Exercise:
Answer with nothing but a number: how many lines include the word "before"?

Available data:
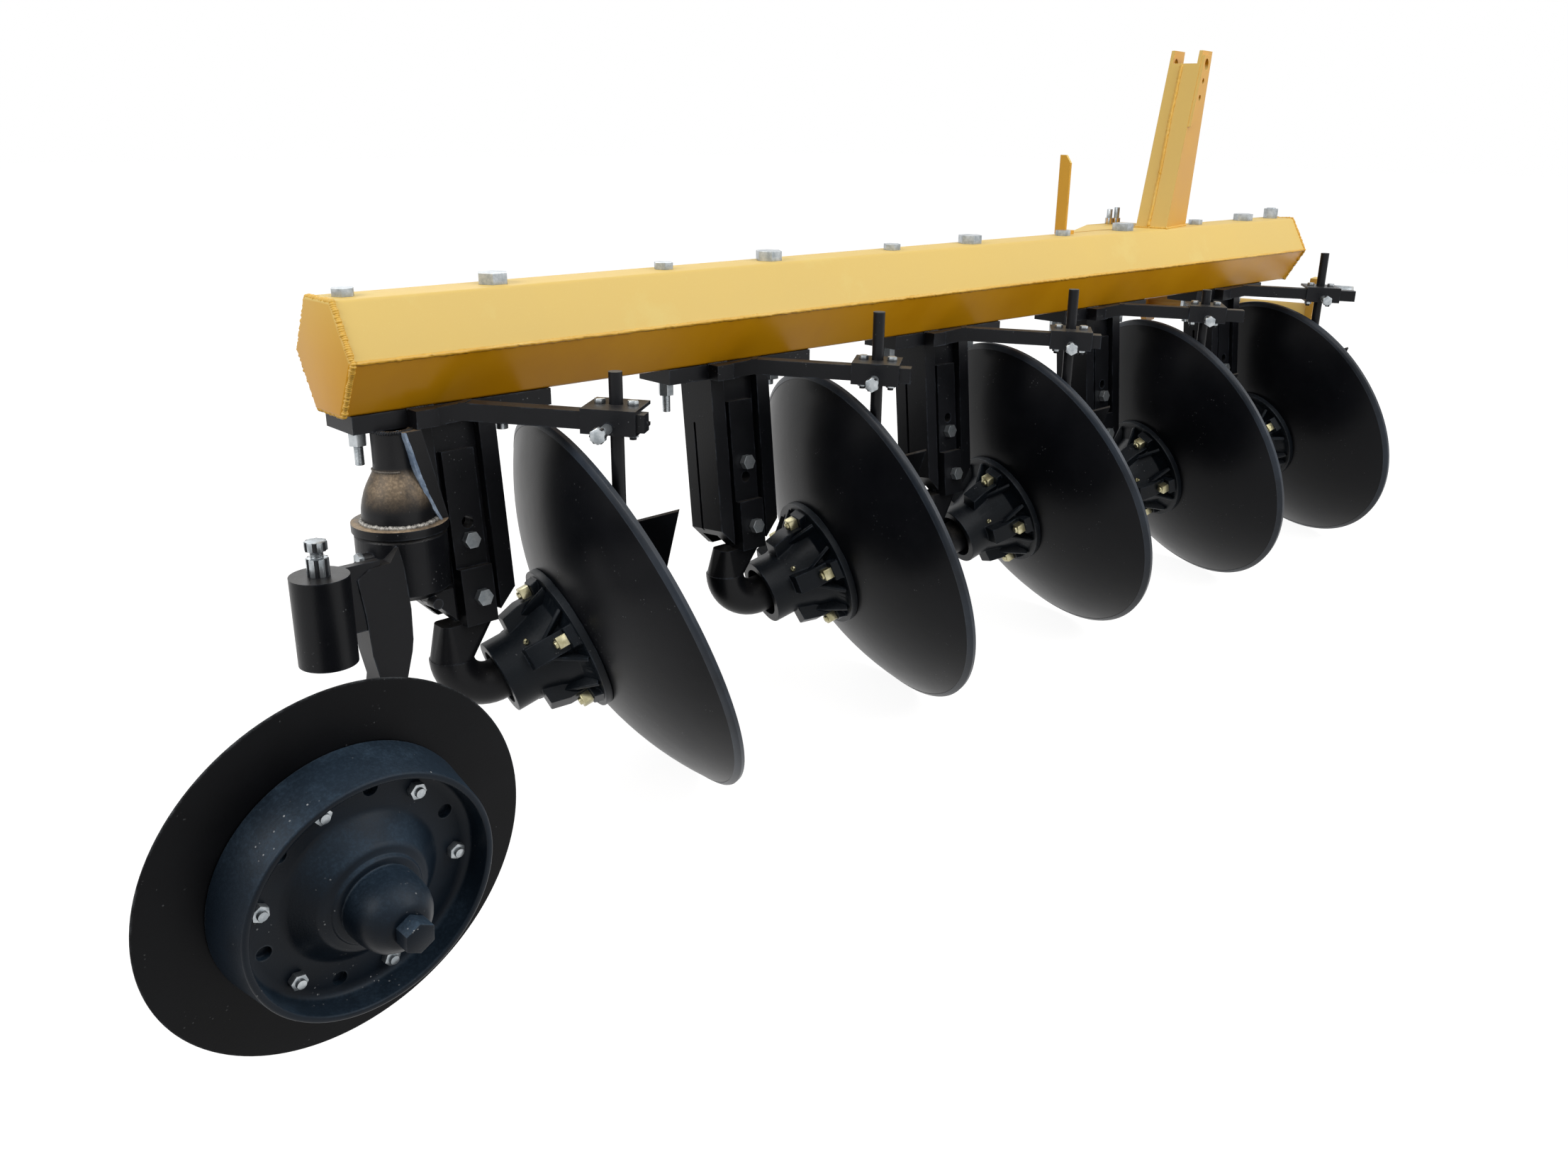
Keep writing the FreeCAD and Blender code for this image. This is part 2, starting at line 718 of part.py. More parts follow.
def make_spring():
    """Compression spring of tilted half turns between the box and the axle's seat."""
    low = spring_seat + spring_wire_r
    high = spring_box_bottom - 0.3 - spring_wire_r
    halves = 6
    rise = (high - low) / halves
    turns = []
    for i in range(halves):
        side = 1 if i % 2 == 0 else -1
        start = vec(spring_x + side * spring_r, spring_y, low + rise * i)
        end = vec(spring_x - side * spring_r, spring_y, low + rise * (i + 1))
        axis = vec(end.z - start.z, 0, start.x - end.x) * side
        ring = Part.Face(Part.Wire(Part.makeCircle(spring_wire_r, start, vec(0, 1, 0))))
        turns.append(ring.revolve((start + end) * 0.5, axis * side, 180))
    return fuse(turns)


def make_axle():
    """Bar from the arm's foot, under the spring, to the elbow and the wheel's journal."""
    c, n = wheel_frame()
    elbow = c - n * 150.0
    knee = vec(10, arm_front - axle_r - 0.3, -478)
    bar = rod(knee, elbow, axle_r)
    arm = rod(elbow, c - n * 40.0, axle_r + 4.0)
    journal = rod(c - n * 45.0, c + n * 118.0, wheel_bore_r - 0.05)
    ball = Part.makeSphere(axle_r + 4.0, elbow)
    end = Part.makeSphere(axle_r, knee)
    seat = rod(vec(spring_x, spring_y, spring_seat - 40), vec(spring_x, spring_y, spring_seat), 34.0)
    return fuse([bar, arm, journal, ball, end, seat])


def make_wheel_disc_shape():
    return revolve([(drum_r - 18, -wheel_disc_thick / 2), (wheel_r, -wheel_disc_thick / 2 + 3),
                    (wheel_r, wheel_disc_thick / 2 - 3), (drum_r - 18, wheel_disc_thick / 2)])


def make_drum_shape():
    """Cast drum: outer lip, recessed web, stepped hub and cap with its hexagon."""
    base = wheel_disc_thick / 2 + 0.2
    drum = revolve([(wheel_bore_r, base - 34), (46, base - 34), (60, base), (drum_base_r, base), (drum_r - 3, drum_lip),
                    (drum_r - 3 - drum_wall, drum_lip), (drum_r - 5 - drum_wall, drum_web + 6),
                    (drum_r - 12 - drum_wall, drum_web), (hub_step_r, drum_web), (hub_step_r - 6, drum_web + 30),
                    (wheel_hub_r, drum_web + 34), (wheel_hub_r - 3, wheel_hub_end), (30, cap_end - 4),
                    (24, cap_end), (0, cap_end), (0, 120), (wheel_bore_r, 120)])
    studs = []
    for i in range(len(STUD_ANGLES)):
        a = math.radians(STUD_ANGLES[i])
        x = stud_circle * math.cos(a)
        y = stud_circle * math.sin(a)
        studs.append(hexagon(stud_flats, drum_web - 1, drum_web + 9, x, y, 20.0 * i))
        studs.append(rod(vec(x, y, drum_web - 1), vec(x, y, drum_web + 14), stud_r))
    cap = hexagon(cap_flats, cap_end - 1, cap_end + cap_nut_height)
    drum = fuse([drum, cap] + studs)
    hollow = revolve([(62, base - 1), (drum_r - 14, base - 1), (drum_r - 20, drum_web - drum_web_thick),
                      (62, drum_web - drum_web_thick)])
    drum = drum.cut(hollow)
    holes = []
    for i in range(len(STUD_ANGLES)):
        a = math.radians(STUD_ANGLES[i] + wheel_hole_turn)
        x = stud_circle * math.cos(a)
        y = stud_circle * math.sin(a)
        holes.append(rod(vec(x, y, 0), vec(x, y, 60), wheel_hole_r))
    return drum.cut(holes)


def carry_to_wheel(shape):
    c, n = wheel_frame()
    u, v = axes_of(n)
    return placed(shape, c, u, v, n)


# Headstock

def travel_axes():
    """Way ahead and way to the right of the headstock."""
    ahead = heading(travel_heading, 0.0)
    return ahead, vec(ahead.y, -ahead.x, 0)


def pin_centre(side):
    """Middle of a lower hitch pin; side is 1 for the right one and -1 for the left one."""
    ahead, right = travel_axes()
    reach = cross_half + crank_thick + pin_length / 2.0
    return vec(cross_x, cross_y, cross_z + crank_offset) + right * (side * reach)


def in_travel(shape, base):
    """Carry a shape drawn with +X ahead and +Y to the left into the headstock's heading."""
    ahead, right = travel_axes()
    return placed(shape, base, ahead, right * -1.0, vec(0, 0, 1))


def make_headstock():
    """Small plate on the beam, and beside it a shelf, a wall and two cheeks to the cross shaft."""
    top = beam_half_height
    top = top - deck_thick
    plate = prism([vec(1747, 26, top), vec(2120, 26, top), vec(2120, 151, top), vec(1976, 151, top),
                   vec(1747, 42, top)], vec(0, 0, deck_thick))
    post = box(1980, 1996, 40, 145, -40, top + 1)
    studs = []
    for x, y, tall in ((2039.0, 133.0, 34.0), (2054.0, 123.0, 38.0)):
        studs.append(rod(vec(x, y, top - 20), vec(x, y, top + deck_thick + tall), 6.0))
        studs.append(hexagon(16.0, top + deck_thick - 0.5, top + deck_thick + 14, x, y))
    shelf = prism([vec(1800, 79, -6), vec(2606, 79, -6), vec(2690, 140, -6), vec(2640, 390, -6), vec(2250, 300, -6),
                   vec(1900, 160, -6)], vec(0, 0, deck_thick))
    shaft = vec(cross_x, cross_y, 0)
    cheeks = []
    for left in (-115.0, 45.0):
        y = left - cheek_thick / 2.0
        cheeks.append(in_travel(prism([vec(-330, y, -4), vec(-20, y, 20), vec(30, y, 10), vec(52, y, cross_z + 60),
                                       vec(52, y, cross_z - 30), vec(30, y, cross_z - 52),
                                       vec(-30, y, cross_z - 52), vec(-60, y, cross_z - 20), vec(-330, y, -50)],
                                      vec(0, cheek_thick, 0)), shaft))
    brace = in_travel(box(-180, -166, -115, 45, -75, -4), shaft)
    body = fuse([plate, post, shelf, brace] + cheeks + studs)
    ahead, right = travel_axes()
    axis = vec(cross_x, cross_y, cross_z)
    bore = rod(axis - right * 250, axis + right * 250, cross_r + 0.05)
    keep_out = prism(beam_section(-10, -0.3), vec(beam_length + 20, 0, 0))
    foot = in_travel(mast_block(), vec(mast_x, mast_y, beam_half_height))
    return body.cut([bore, keep_out, foot])


def mast_block():
    """Solid outline of the mast with its foot on Z = 0."""
    w = mast_width / 2.0
    high = mast_height + ear_height
    top_back = mast_lean * high / mast_height
    outline = [vec(0, -w, 0), vec(mast_root_depth, -w, 0), vec(top_back + mast_top_depth, -w, high),
               vec(top_back, -w, high)]
    return prism(outline, vec(0, 2 * w, 0))


def link_point():
    """Middle of the top link's pin hole, above the mast's foot."""
    high = mast_height + ear_height - link_below_top
    return vec(mast_lean / mast_height * high + strip_width / 2.0, 0, high)


def make_mast():
    """Hollow tapered column leaning ahead, open between two ears at its top."""
    base = vec(mast_x, mast_y, beam_half_height)
    w = mast_width / 2.0
    high = mast_height + ear_height
    top_back = mast_lean * high / mast_height
    block = mast_block()
    inner = [vec(mast_wall, -w + mast_wall, -1), vec(mast_root_depth - mast_wall, -w + mast_wall, -1),
             vec(top_back + mast_top_depth - mast_wall, -w + mast_wall, high + 1),
             vec(top_back + mast_wall, -w + mast_wall, high + 1)]
    hollow = prism(inner, vec(0, 2 * w - 2 * mast_wall, 0))
    mouth = box(top_back - 6, 400, -w + mast_wall, w - mast_wall, high - mouth_height, high + 1)
    notch = box(-50, 400, -w + mast_wall, w - mast_wall, high - ear_notch, high + 1)
    slope = mast_lean / mast_height
    strip_top = high - 10.0
    strip_low = high - strip_length
    side = -w - strip_thick
    strip = prism([vec(slope * strip_low + strip_inset, side, strip_low), vec(slope * strip_low + strip_width, side, strip_low + 15),
                   vec(slope * strip_top + strip_width, side, strip_top), vec(slope * strip_top + strip_inset, side, strip_top)],
                  vec(0, strip_thick + 0.5, 0))
    body = fuse([block, strip]).cut([hollow, mouth, notch])
    pin = link_point()
    holes = [rod(pin + vec(0, -200, 0), pin + vec(0, 200, 0), link_pin_r)]
    for drop in SPARE_HOLE_DROPS:
        spare = vec(slope * (high - drop) + strip_width / 2.0, 0, high - drop)
        holes.append(rod(spare + vec(0, side - 10, 0), spare + vec(0, -w + mast_wall + 1, 0), spare_hole_r))
    return in_travel(body.cut(holes), base)


def make_cross_shaft():
    """Tube across the headstock with a crank plate and a hitch pin at each end."""
    ahead, right = travel_axes()
    mid = vec(cross_x, cross_y, cross_z)
    up = vec(0, 0, 1)
    pieces = [rod(mid - right * cross_half, mid + right * cross_half, cross_r)]
    for side in (-1, 1):
        end = mid + right * (side * cross_half)
        plate = prism([end - up * (cross_r + 6) - ahead * 34, end - up * (cross_r + 6) + ahead * 34,
                       end + up * (crank_offset + 30) + ahead * 26, end + up * (crank_offset + 30) - ahead * 26],
                      right * (side * crank_thick))
        root = end + up * crank_offset
        tip = root + right * (side * (crank_thick + pin_length))
        linch = root + right * (side * (crank_thick + pin_length - 16.0))
        hole = rod(linch - up * 40, linch + up * 40, linch_r)
        pieces += [plate, rod(root, tip, pin_r).cut(hole)]
    return fuse(pieces)


def make_stay():
    """Small upright flat with a bent foot on the beam's top."""
    top = beam_half_height
    flat = prism([vec(1688, 12, top), vec(1688, 39, top), vec(1688, 39, top + 163), vec(1688, 24, top + 163),
                  vec(1688, 12, top + 147)], vec(6, 0, 0))
    foot = box(1688, 1722, 12, 38, top, top + 8)
    return fuse([flat, foot])


# Build all pieces, move them to the hitch pin and write them

def build():
    pieces = {"main_beam": make_beam(), "beam_bolts": make_beam_bolts()}
    disc = make_disc_shape()
    hub = make_hub_shape()
    tang_bolts = []
    for k in range(disc_count):
        name = str(k + 1)
        pieces["leg_" + name] = make_leg(k)
        pieces["spindle_" + name] = make_spindle(k)
        tang_bolts += make_tang_bolts(k)
        pieces["hub_" + name] = carry_to_disc(hub, k)
        pieces["disc_" + name] = carry_to_disc(disc, k)
        pieces["scraper_arm_" + name] = make_scraper_arm(k)
        pieces["scraper_" + name] = make_scraper(k)
    pieces["spindle_bolts"] = Part.Compound(tang_bolts)
    pieces["furrow_bracket"] = make_furrow_bracket()
    pieces["furrow_swivel"] = make_swivel()
    pieces["furrow_spring_box"] = make_spring_box()
    pieces["furrow_spring"] = make_spring()
    pieces["furrow_axle"] = make_axle()
    pieces["furrow_wheel_disc"] = carry_to_wheel(make_wheel_disc_shape())
    pieces["furrow_wheel_drum"] = carry_to_wheel(make_drum_shape())
    pieces["headstock"] = make_headstock()
    pieces["mast"] = make_mast()
    pieces["cross_shaft"] = make_cross_shaft()
    pieces["beam_stay"] = make_stay()
    return pieces


def main():
    os.makedirs("parts", exist_ok=True)
    origin = pin_centre(1)
    for name, shape in build().items():
        shape = shape.copy()
        shape.translate(origin * -1.0)
        ok = shape.isValid()
        print(name, "solids", len(shape.Solids), "valid", ok, "volume cm3", round(shape.Volume / 1000.0, 1))
        shape.exportStep("parts/" + name + ".step")
    print("origin", origin)


main()
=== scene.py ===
# %% [markdown]
# Disc plough, dressed for the camera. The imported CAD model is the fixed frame: it brings the
# sizes and the places, and nothing of it is moved here. This script rounds its edges, adds the
# small things that CAD leaves out (welds, threads, square nuts, cut edges) and paints it all.

# %% Load the frame
import json
import math
import random

import bpy
from mathutils import Matrix, Vector


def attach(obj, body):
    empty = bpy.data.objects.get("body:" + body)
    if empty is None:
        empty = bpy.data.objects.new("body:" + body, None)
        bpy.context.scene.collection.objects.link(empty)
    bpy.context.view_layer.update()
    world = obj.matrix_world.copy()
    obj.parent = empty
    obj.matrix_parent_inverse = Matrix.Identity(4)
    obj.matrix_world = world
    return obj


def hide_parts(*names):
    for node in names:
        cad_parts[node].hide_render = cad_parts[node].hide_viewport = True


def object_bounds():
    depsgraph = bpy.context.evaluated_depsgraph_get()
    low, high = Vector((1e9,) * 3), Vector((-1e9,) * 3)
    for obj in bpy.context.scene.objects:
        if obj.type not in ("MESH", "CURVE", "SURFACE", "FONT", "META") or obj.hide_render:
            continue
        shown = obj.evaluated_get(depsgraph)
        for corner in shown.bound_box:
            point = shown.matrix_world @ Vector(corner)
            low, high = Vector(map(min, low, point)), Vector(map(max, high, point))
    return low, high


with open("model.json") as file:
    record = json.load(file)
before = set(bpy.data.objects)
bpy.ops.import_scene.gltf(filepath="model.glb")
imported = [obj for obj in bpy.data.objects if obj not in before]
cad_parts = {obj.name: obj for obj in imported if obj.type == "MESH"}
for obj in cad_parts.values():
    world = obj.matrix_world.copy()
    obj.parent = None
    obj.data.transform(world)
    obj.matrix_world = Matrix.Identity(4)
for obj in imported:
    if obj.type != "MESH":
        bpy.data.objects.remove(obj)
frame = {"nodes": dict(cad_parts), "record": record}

cad_low, cad_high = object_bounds()
print("CAD box", [round(v, 3) for v in cad_low], [round(v, 3) for v in cad_high])

# %% [markdown]
# The drawing of the plough is read in millimetres from the rear end of the beam. The model's
# zero is the right hitch pin, so one small helper carries a drawing point to scene metres.

# %% Sizes shared by the pieces
HITCH_PIN = Vector((2773.690, -111.800, -112.0))
BEAM_LENGTH = 2631.0
BEAM_HALF_HEIGHT = 77.0
BEAM_HALF_FLAT = 38.0
BEAM_RIDGE = 82.0
PLATE_BOTTOM = -102.0
DISC_SPACING = 542.0
SWIVEL = Vector((74.0, -31.0, 0.0))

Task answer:
2